The report arrives as the student loan system faces fresh criticism after chancellor Rachel Reeves decided in her November budget to freeze the threshold at which repayments begin for three years from 2027. That decision triggered broad backlash, including criticism from Labour MPs, and helped spark a Treasury select committee inquiry, a ministerial review of options to ease the burden on graduates, and a campaign by consumer champion Martin Lewis.

The political concern is tied closely to the housing market. Earlier this month, Treasury select committee chair and Labour MP Meg Hillier said house prices in her area show how out of reach ownership has become for younger people. She pointed to new-build homes priced at £650,000 for a two-bedroom flat and £750,000 for other properties, arguing that many young adults could not realistically look at nearby developments and imagine buying them. She also suggested that housing costs may be contributing to falling birthrates in London, which in turn are affecting school rolls and even leading to some school closures.

Graduate earnings still higher, but debt is eating into the advantage

Graduates still earn more on average than non-graduates, but the financial edge is narrowing. The latest official figures cited in the report show an average annual salary of £42,000 for graduates, compared with £30,500 for non-graduates. Even so, that earnings premium is increasingly being offset by a student finance system that leaves many borrowers carrying substantial balances for years.

The average student loan debt in England has now risen to £53,000, reflecting changes to the repayment structure and the long-term impact of higher tuition fees. This means the traditional promise of university leading to stronger long-run finances is under more strain, especially when big life goals like homeownership depend not just on income, but on how much cash can be saved each month after deductions.

First-time buyers are changing behavior to cope

Barclays said many first-time buyers appear to be trying to reduce overall purchase costs in other ways, including by targeting homes below the stamp duty threshold. That shift is already showing up in transaction data. In February 2026, 68.5% of first-time buyer purchases were for homes priced under £300,000, up from 60.9% in February 2025.

The trend suggests affordability has become a stronger influence on buyer decisions, not just in terms of monthly mortgage payments, but also in relation to transaction taxes, running costs, and long-term household expenses. Barclays said volatile energy prices are also forcing households to think much harder about what a home will cost after the purchase is complete.

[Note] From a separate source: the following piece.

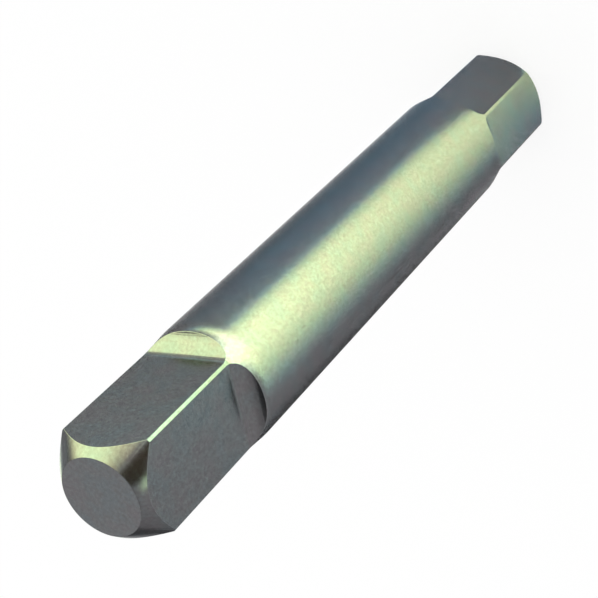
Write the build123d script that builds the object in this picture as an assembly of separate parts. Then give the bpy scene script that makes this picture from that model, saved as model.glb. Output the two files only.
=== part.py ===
from build123d import *
import os

# A double-ended drive bit, turned from one round bar and then milled: a male hexagon at the
# bottom end, a plain round shank, and a male square at the top end.
# It stands on its hexagon end: its axis is Z, and the surface it stands on is Z = 0.
# All sizes are in millimetres and degrees.

# Bar
overall_length = 75.0
shank_diameter = 11.4

# Square end. Its corners are left narrow and round by the neck it is milled from.
square_across_flats = 8.0
square_flat_length = 12.7
neck_diameter = 11.05
neck_length = 13.5
lead_length = 2.0
square_face_diameter = 6.9
square_nose_length = 2.25

# Hexagon end
hexagon_across_flats = 10.0
hexagon_flat_length = 12.8
hexagon_face_diameter = 9.0
hexagon_nose_length = 1.6

# Turn of each end's front corner about Z, away from -Y
hexagon_turn = 0.0
square_turn = 7.0

# Milling cutter: each flat runs out into the shank in an arc of its corner radius.
cutter_corner_radius = 1.6
cutter_clearance = 1.0

SQUARE_SIDES = 4
HEXAGON_SIDES = 6
FULL_TURN = 360.0
QUARTER_TURN = 90.0
FRONT = -90.0

shank_radius = shank_diameter / 2


def turned_bar():
    """The bar as the lathe leaves it: both end chamfers, the shank, the lead cone and the neck."""
    neck_start = overall_length - neck_length
    outline = [
        (0, 0),
        (hexagon_face_diameter / 2, 0),
        (shank_radius, hexagon_nose_length),
        (shank_radius, neck_start - lead_length),
        (neck_diameter / 2, neck_start),
        (neck_diameter / 2, overall_length - square_nose_length),
        (square_face_diameter / 2, overall_length),
        (0, overall_length),
    ]
    half_section = Plane.XZ * make_face(Polyline(*outline, close=True))
    return revolve(half_section, Axis.Z)


def flat_cut(end_face, inward, flat_length, across_flats):
    """The metal that one pass of the cutter takes off, for the flat that faces +X.

    inward is the direction along Z from the end face into the bar, 1 or -1. The flat runs straight
    as far as flat_length, and then curves out of the bar in a quarter circle.
    """
    start = (across_flats / 2, end_face - inward * cutter_clearance)
    run_out_start = (across_flats / 2, end_face + inward * flat_length)
    flat = Line(start, run_out_start)
    run_out = JernArc(run_out_start, (0, inward), cutter_corner_radius, -inward * QUARTER_TURN)
    clear_of_bar = across_flats / 2 + cutter_corner_radius + shank_diameter
    way_back = Polyline(run_out @ 1, (clear_of_bar, (run_out @ 1).Y), (clear_of_bar, start[1]), start)
    side_view = Plane.XZ * make_face([flat, run_out, way_back])
    return extrude(side_view, shank_diameter, both=True)


def mill_flats(bar, cut, sides, turn):
    """Take the same cut from every side, with one corner left at the front and turned on by turn."""
    for side in range(sides):
        bar -= Rot(Z=FRONT + turn + (side + 0.5) * FULL_TURN / sides) * cut
    return bar


def drive_bit():
    """The whole bit, turned and then milled."""
    hexagon_cut = flat_cut(0, 1, hexagon_flat_length, hexagon_across_flats)
    square_cut = flat_cut(overall_length, -1, square_flat_length, square_across_flats)
    bar = turned_bar()
    bar = mill_flats(bar, hexagon_cut, HEXAGON_SIDES, hexagon_turn)
    return mill_flats(bar, square_cut, SQUARE_SIDES, square_turn)


os.makedirs("parts", exist_ok=True)
export_step(drive_bit(), "parts/drive_bit.step")
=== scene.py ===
"""A square drive bit, stood on its hexagon end in a plain white studio.

The bit is one solid piece of plated steel. It is turned, milled and eased along its edges here, to
the sizes of the CAD frame's node, which it replaces. Sizes are written in millimetres and degrees,
and are turned into Blender's metres and radians where they are used.
"""
import logging
import math
from contextlib import contextmanager
from dataclasses import dataclass
from enum import Enum, IntEnum
from typing import Callable, Iterator, Mapping, Sequence, Union

import bpy
from mathutils import Matrix, Vector


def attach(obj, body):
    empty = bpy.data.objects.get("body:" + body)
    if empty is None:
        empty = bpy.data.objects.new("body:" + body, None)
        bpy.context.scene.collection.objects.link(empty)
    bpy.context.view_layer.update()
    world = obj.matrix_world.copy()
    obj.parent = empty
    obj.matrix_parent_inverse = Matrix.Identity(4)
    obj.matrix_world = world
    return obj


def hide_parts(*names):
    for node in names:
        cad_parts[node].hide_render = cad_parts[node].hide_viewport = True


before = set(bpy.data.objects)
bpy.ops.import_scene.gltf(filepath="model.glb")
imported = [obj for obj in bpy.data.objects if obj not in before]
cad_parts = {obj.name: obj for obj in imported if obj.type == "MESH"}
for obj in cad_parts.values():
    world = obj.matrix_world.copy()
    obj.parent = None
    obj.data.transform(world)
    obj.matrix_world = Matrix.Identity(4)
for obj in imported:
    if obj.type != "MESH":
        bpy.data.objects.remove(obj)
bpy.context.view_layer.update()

NODE = "drive_bit"
BODY = "root"
MM = 0.001
TINY = 0.01 * MM  # places nearer to each other than this are the same
FULL_TURN = 360.0
HALF_TURN = FULL_TURN / 2
FRONT = -90.0  # the turn from +X to the front, -Y
NOISE_MIDDLE = 0.5
EDGE_FACES = 1  # the material number that the faces of broken edges have while the bit is made
WHITE = (1.0, 1.0, 1.0)
LIME = (0.86, 1.0, 0.54)
STRAW = (1.0, 0.9, 0.48)

Colour = tuple[float, float, float]
Place = tuple[float, float, float]
Grain = tuple[float, float, float]
Span = tuple[float, float]
Number = Union[float, "Signal"]
log = logging.getLogger("drive_bit_scene")


# Shader sockets as numbers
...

Barclays ties student debt to broader homeownership pressures

Jatin Patel, head of mortgages, savings and insurance at Barclays, said rising external costs are reshaping how the UK approaches homeownership. He noted that student loan repayments are slowing deposit saving for many aspiring buyers, while volatile energy costs are making people more focused on the long-term affordability of the homes they choose.

The bank’s findings were based on two surveys of 2,000 consumers conducted by Opinium Research, giving the data a broad consumer backdrop at a moment when the interaction between debt, housing, and cost-of-living pressures is becoming more visible.

Why this matters for Barclays stock and the wider market

While BARC.L’s move to 366p may reflect broader market trading rather than this report alone, the themes highlighted by Barclays matter for investors watching UK financials. The ability of first-time buyers to save, borrow, and enter the property market affects mortgage demand, customer behavior, and confidence across a major area of retail banking.

More broadly, Barclays’ research points to a structural challenge: student debt is no longer just an education finance issue. It is increasingly a housing market issue, a savings issue, and a long-term wealth issue. For a generation already dealing with elevated home prices and uncertain living costs, the nearly £2,000 annual savings gap identified by Barclays offers a clear measure of how loan repayments are slowing the path to ownership in 2026.